Trailing by 21 in the fourth quarter, Chloe Bibby finally connected from deep for Maryland women’s basketball. It was her first made three since the opening bucket of the game put the Terps in front, 3-0.
Prior to her bucket from the corner, Bibby had struggled to a 2-8 shooting clip. She wasn’t alone in her struggles as No. 2 Maryland failed to find consistent offense. Yet the door was still left open for a Terps comeback.
Right on queue was Diamond Johnson the other way. The Rutgers transfer splashed a three-pointer to push the margin back above the 20-point threshold. It was like that all day for the Terps as they tried to chip away at a huge deficit, but failed to come up with stops.
Bibby’s three-pointer from the first quarter was the last and only time Maryland held a lead as they trailed the whole way in a 78-60 drudging.
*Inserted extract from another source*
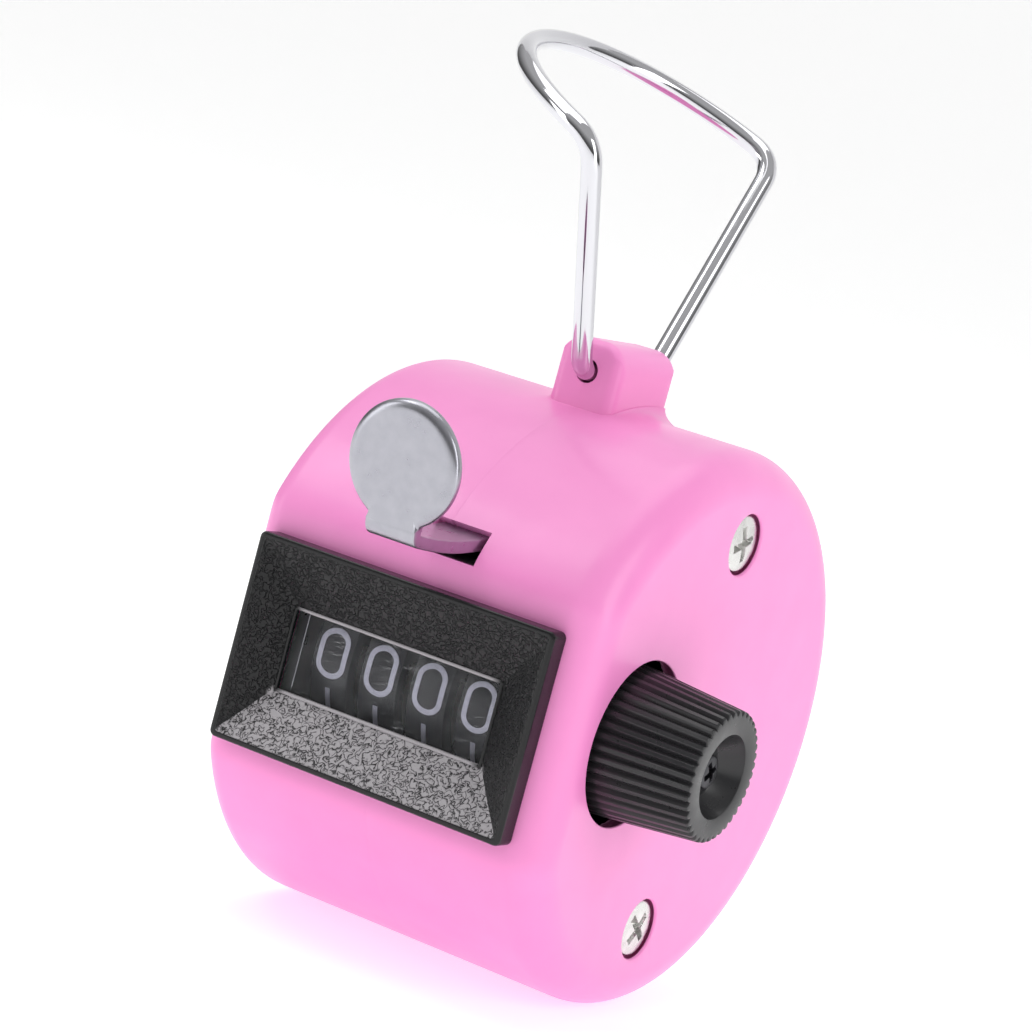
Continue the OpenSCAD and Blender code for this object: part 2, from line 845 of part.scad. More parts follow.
// The return spring: a coil on the lever's pin, with a short end hooked behind the left leg
// and a long end that lies on the lower screw's post
module lever_spring() {
    spring_r = 0.25;
    coil_r = 1.3;
    coil_step = 0.6;
    turns = 6;
    turn_steps = 16;
    short_l = 7;
    long_l = 18;
    hook_l = 1.5;
    bend_r = 0.7;
    x = left_leg_x + sheet_t + 0.65;
    to_post = [screw_y, -screw_z] - pivot;
    lean = asin((leg_back_y + spring_r + run_gap - pivot[0] - coil_r) / short_l);
    fall = atan2(-to_post[1], to_post[0])
        - asin((post_r + spring_r + run_gap - coil_r) / norm(to_post));
    last_a = 90 - fall - 360 * turns;
    steps = turns * turn_steps;
    coil = [
        for (k = [0:steps])
            let (a = mix(-lean, last_a, k / steps))
            [x + turns * coil_step * k / steps, pivot[0] + coil_r * cos(a), pivot[1] + coil_r * sin(a)]
    ];
    hook = coil[0] + short_l * [0, sin(lean), cos(lean)];
    hook_tip = hook - [hook_l, 0, 0];
    color("silver")
        swept_tube([
            hook_tip,
            for (t = [0:0.25:1])
                corner(along(hook, hook_tip, bend_r), hook, along(hook, coil[0], bend_r), t),
            each coil,
            coil[steps] + long_l * [0, cos(fall), -sin(fall)]
        ], spring_r, 8);
}

// One finger of the pawl, drawn where it lies when the lever is fully pressed. lift is how
// much further from the shaft its tip stays than the units finger's tip.
module pawl_finger(x, lift) {
    tip_a = face_angle + tooth_step - pawl_lag;
    under_r = tooth_tip_r + 0.3;
    tip_r = pawl_tip_r + lift;
    over_r = max(under_r, tip_r) + 1.2;
    pin_pressed = turned(pawl_at, pivot, press_angle);
    reach = norm(pin_pressed - shaft);
    pin_a = atan2(pin_pressed[0] - shaft[0], pin_pressed[1] - shaft[1]);
    leave_a = pin_a + acos(under_r / reach);
    outline = [
        clock(tip_r, tip_a),
        clock(max(under_r, tip_r), tip_a - 14 - (under_r - pawl_tip_r) * 6),
        for (t = [0:0.5:1])
            clock(max(under_r, tip_r), mix(tip_a - 24, leave_a, t)),
        clock(reach - 1, pin_a + 1),
        clock(reach + 0.9, pin_a + 4),
        for (t = [0:0.25:1])
            clock(mix(over_r + 0.5, over_r, t), mix(leave_a - 18, tip_a - 8, t)),
        clock(tip_r + 0.7, tip_a)
    ];
    along_x(x, finger_w)
        polygon([for (p = outline) unpressed(p)]);
}

// The pawl: a sleeve on its pin with one stepped finger for each wheel's ratchet
module drive_pawl() {
    sleeve_x = left_leg_x + sheet_t + 0.2;
    sleeve_r = pin_r + 0.5;
    color("gray")
        difference() {
            union() {
                rod(sleeve_x, right_leg_x - 0.2 - sleeve_x, pawl_at, sleeve_r);
                for (n = digits)
                    pawl_finger(first_wheel_x + n * wheel_pitch + finger_x - finger_w / 2,
                                (3 - n) * finger_step);
            }
            rod(sleeve_x - 1, casing_w, pawl_at, pin_r + run_gap);
        }
}

module pawl_pin() {
    color("silver")
        rod(left_leg_x, right_leg_x + sheet_t - left_leg_x, pawl_at, pin_r);
}

// The pawl's spring: a leaf from under the cross plate to the back of the thousands finger
module pawl_spring() {
    leaf_t = 0.25;
    leaf_w = 3;
    x = units_x - 3 * wheel_pitch + finger_x + 1;
    under = plate_z(cross_end_y) - sheet_t / 2;
    color("silver")
        along_x(x, leaf_w)
            polygon([
                [cross_end_y - 3.6, plate_z(cross_end_y - 3.6) - sheet_t / 2 - 0.01],
                [cross_end_y, under - 0.01], [cross_end_y + 0.8, under - 0.9],
                [cross_end_y + 0.6, under - 1.1], [cross_end_y - 0.1, under - leaf_t - 0.05],
                [cross_end_y - 3.6, plate_z(cross_end_y - 3.6) - sheet_t / 2 - leaf_t]
            ]);
}

// The retaining spring: one leaf for each ratchet, which stops the wheels turning back
clamp_at = spacer_at[2];
module retaining_spring() {
    leaf_t = 0.22;
    stop_a = face_angle + 4 * tooth_step - 2.5;
    stop = clock(tooth_root_r + 0.25, stop_a);
    root = [clamp_at[0] - 2.4, clamp_at[1] + spacer_r + 0.35];
    back = [clamp_at[0] + 2.4, root[1]];
    span = right_leg_x - left_leg_x - sheet_t - 3;
    color("silver") {
        along_x(left_leg_x + sheet_t + 1.5, span)
            polygon([root, back, back + [0, leaf_t], root + [0, leaf_t]]);
        for (n = digits)
            along_x(first_wheel_x + n * wheel_pitch + finger_x - finger_w / 2, finger_w)
                polygon([
                    root + [0.5, 0], root + [0.5, leaf_t], stop + [0.4, 0.02], stop,
                    stop + [0.02, -leaf_t]
                ]);
    }
}

// The bar that clamps the retaining spring onto the lower spacer
module spring_clamp() {
    leaf_t = 0.22;
    bar = [4, 1.2];
    bar_z = clamp_at[1] + spacer_r + 0.35 + leaf_t;
    len = right_leg_x - left_leg_x - sheet_t - 4;
    color("gainsboro")
        translate([left_leg_x + sheet_t + 2, clamp_at[0] - 1.7, bar_z])
            cube([len, bar[0], bar[1]]);
}

left_shell();
right_shell();
shell_screws();
window_frame();
window_pane();
left_side_plate();
right_side_plate();
plate_spacers();
spacer_screws();
finger_ring();
thumb_lever();
lever_pin();
lever_pin_clips();
lever_spring();
drive_pawl();
pawl_pin();
pawl_spring();
retaining_spring();
spring_clamp();
units_wheel();
tens_wheel();
hundreds_wheel();
thousands_wheel();
units_reset_dog();
tens_reset_dog();
hundreds_reset_dog();
thousands_reset_dog();
reset_shaft();
shaft_clip();
shaft_washer();
reset_knob();
knob_screw();
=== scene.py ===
import bpy
import numpy as np
from mathutils import Euler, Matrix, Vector
from mathutils.geometry import delaunay_2d_cdt


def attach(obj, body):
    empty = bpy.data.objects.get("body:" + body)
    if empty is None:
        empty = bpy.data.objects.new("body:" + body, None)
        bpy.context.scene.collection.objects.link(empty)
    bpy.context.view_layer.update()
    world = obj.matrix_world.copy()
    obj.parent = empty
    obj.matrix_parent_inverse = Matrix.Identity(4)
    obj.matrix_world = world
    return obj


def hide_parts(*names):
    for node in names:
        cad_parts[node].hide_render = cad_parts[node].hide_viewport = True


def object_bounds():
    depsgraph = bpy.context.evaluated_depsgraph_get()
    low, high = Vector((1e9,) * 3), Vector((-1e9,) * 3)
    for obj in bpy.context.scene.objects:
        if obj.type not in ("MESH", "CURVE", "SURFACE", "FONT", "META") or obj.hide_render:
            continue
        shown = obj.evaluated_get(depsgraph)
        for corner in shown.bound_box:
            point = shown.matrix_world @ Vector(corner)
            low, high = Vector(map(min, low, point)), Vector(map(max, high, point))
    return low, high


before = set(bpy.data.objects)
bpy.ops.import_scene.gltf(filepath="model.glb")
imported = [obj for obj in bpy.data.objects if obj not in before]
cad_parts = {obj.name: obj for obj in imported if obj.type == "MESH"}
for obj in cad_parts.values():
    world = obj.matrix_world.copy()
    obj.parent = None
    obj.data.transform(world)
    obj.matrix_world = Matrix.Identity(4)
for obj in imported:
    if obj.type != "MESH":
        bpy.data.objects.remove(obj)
cad_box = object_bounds()

mm = 0.001

# ---------------------------------------------------------------- Camera, floor and lights
# A long lens looks a little down on the window and the knob, and the picture is turned
# so that the counter leans, as it does when it hangs by its ring.

camera_at = np.array([140.65, -234.24, 41.14]) * mm
camera_aim = np.array([10.510, -0.658, 11.767]) * mm
camera_roll = 15.105
camera_lens = 120.69
sharp_angle = np.radians(26)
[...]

“I thought the first half they punched first, you know, they were very, very aggressive, I think it put us on our heels,” coach Brenda Frese said.
Just four days prior against then-No. 6 Baylor, Frese’s squad showed their toughness and resilience despite missing key contributor Katie Benzan due to illness. Benzan, along with Faith Masonius, didn’t travel with the team this week.
The offense operated with fluidity as Ashley Owusu and Shyanne Sellers facilitated in the half court and in transition with ease against the Bears. But matched up with the No. 5 North Carolina State Wolfpack (5-1) on Thursday in the Baha Mar Hoops Pink Flamingo Championship, the Terps looked lost.
“They poured it on for 40 minutes and you need to be able to have that kind of depth to be able to compete with the depth and talent that NC State has,” Frese said.
Maryland (6-1) got off to a sloppy start, compiling just three points in the opening five minutes of play to go along with two turnovers.
Sellers hit a pair of threes to end the Wolfpack’s early 9-0 run and cut the deficit to two, but a 25% shooting mark plagued the Terps throughout the first 10 minutes.
The lack of resistance against a stout NC State team continued into the second quarter of action. Maryland’s offense remained at bay, particularly Angel Reese who had averaged 19.5 points per game, collecting just three points in the first 15 minutes.
“Defensively we knew who their key players were and so we just tried to lock in on them and help where we could,” NC State’s Elissa Cunane said.
Reese began to pick up the pieces and even led the team in scoring by halftime with 11 points, but it was as atypical of the Terps’ performance as ever, with Maryland trailing by 22 points heading into the intermission.
The Terps began to chip away at the lead with an and-one from Owusu midway through the third quarter, but typically impactful players like Bibby and Mimi Collins struggled to find their stroke with a combined 4-19 from the field.
While the offense had its share of limitations, the defense was no better. Cunane was a pest for the Maryland defense, compiling a team-high 20 points on five offensive rebounds.
Johnson led the way for the Wolfpack bench with 17 points, adding onto the plus-30 bench point margin.
Maryland had zero bench points in an undermanned effort. Reese continued to build on her phenomenal season with 24 points, and although the Terps performed better in the second half, they could never gain any considerable ground after falling behind early.
“We came out in the second half and gave everything,” Reese said. They punched first and we will learn from that … but I feel like everybody gave everything they could.”